* _GIVEN TASK_
Locate each line with the string "scene" in the listing below and copy it.

Begin COLLECTED DATA

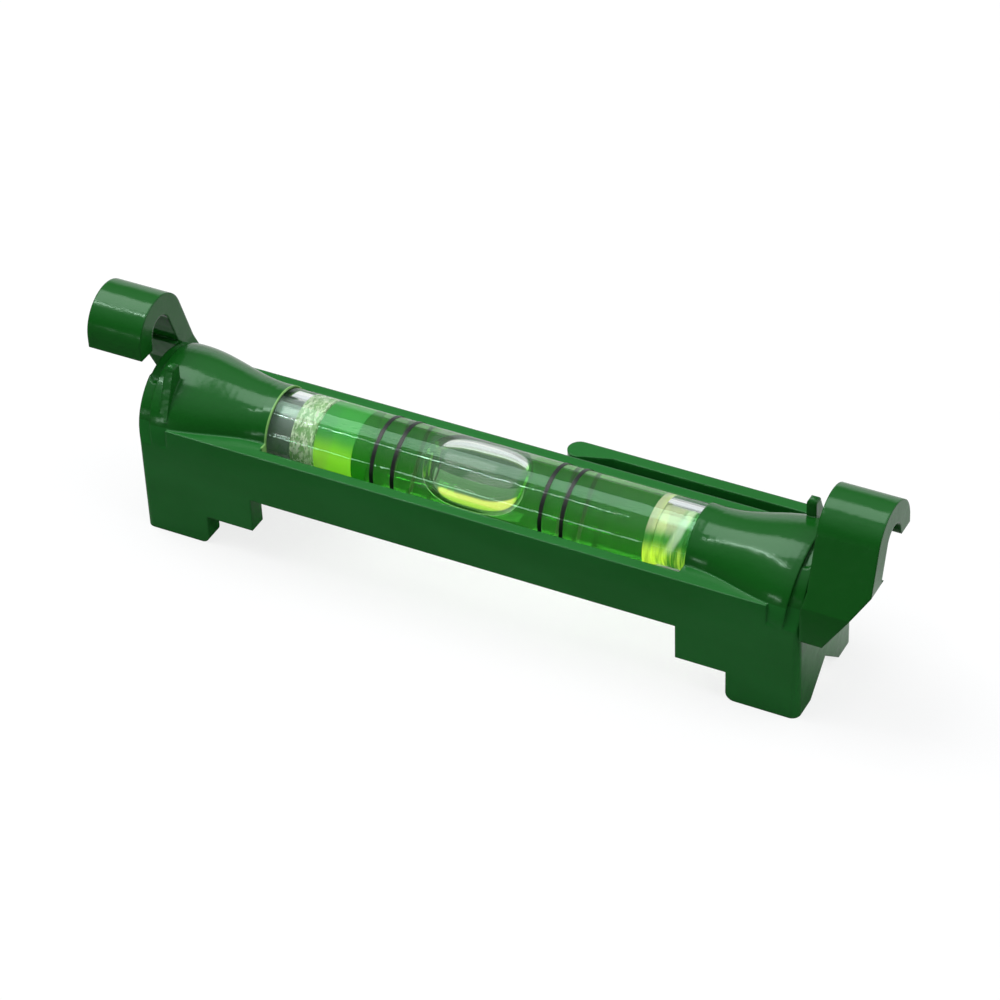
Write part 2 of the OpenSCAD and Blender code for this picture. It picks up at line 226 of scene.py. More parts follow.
# %% Light the room
ROOM_LIGHT = (0.92, 0.96, 1.0, 1)
ROOM_DARK = 0.06
ROOM_CEILING = 0.75
ROOM_BACKDROP = 0.85
CEILING_HEIGHTS = (0.25, 1.0)
BACKDROP_WIDTHS = (0.3, 0.7)
BACKDROP_HEIGHTS = (0.2, 0.45)

world = bpy.data.worlds.new("room")
bpy.context.scene.world = world
world.use_nodes = True
outlook = Field(world.node_tree).node("TexCoord", out="Generated")
overhead = outlook.axis(2).between(*CEILING_HEIGHTS)
behind = outlook.axis(1).between(*BACKDROP_WIDTHS)
low = 1 - outlook.axis(2).between(*BACKDROP_HEIGHTS)
sky = world.node_tree.nodes["Background"]
sky.inputs["Color"].default_value = ROOM_LIGHT
brightness = ROOM_DARK + overhead * ROOM_CEILING + behind * low * ROOM_BACKDROP
world.node_tree.links.new(brightness.socket, sky.inputs["Strength"])
print("room nodes:", len(world.node_tree.nodes))

# %% [markdown]
# ## The lamps
# A large softbox hangs over the level to its upper left and gives the main light.
# A narrow strip beside it draws the thin white lines on the bells, the tube and the left hook.
# A broad fill on the right keeps the right-hand faces from going black.
# A small low lamp in front draws the long broken line along the tube.

# %% Hang the lamps
def soft_lamp(name, direction, distance, size, power, along=(0, 0, 0)):
    """A rectangular lamp that faces the middle of the level, with its long side turned towards a direction."""
    data = bpy.data.lights.new(name, "AREA")
    data.shape = "RECTANGLE"
    data.size, data.size_y = size
    data.energy = power
    lamp = bpy.data.objects.new(name, data)
    bpy.context.scene.collection.objects.link(lamp)
    toward = Vector(direction).normalized()
    side = Vector(along) if any(along) else Vector((0, 1, 0)).cross(toward)
    side = (side - toward * side.dot(toward)).normalized()
    turned = Matrix((side, toward.cross(side), toward)).transposed().to_4x4()
    lamp.matrix_world = Matrix.Translation(toward * distance) @ turned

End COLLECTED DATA

* _TASK RESULT_
Write part 2 of the OpenSCAD and Blender code for this picture. It picks up at line 226 of scene.py. More parts follow.
bpy.context.scene.world = world
    bpy.context.scene.collection.objects.link(lamp)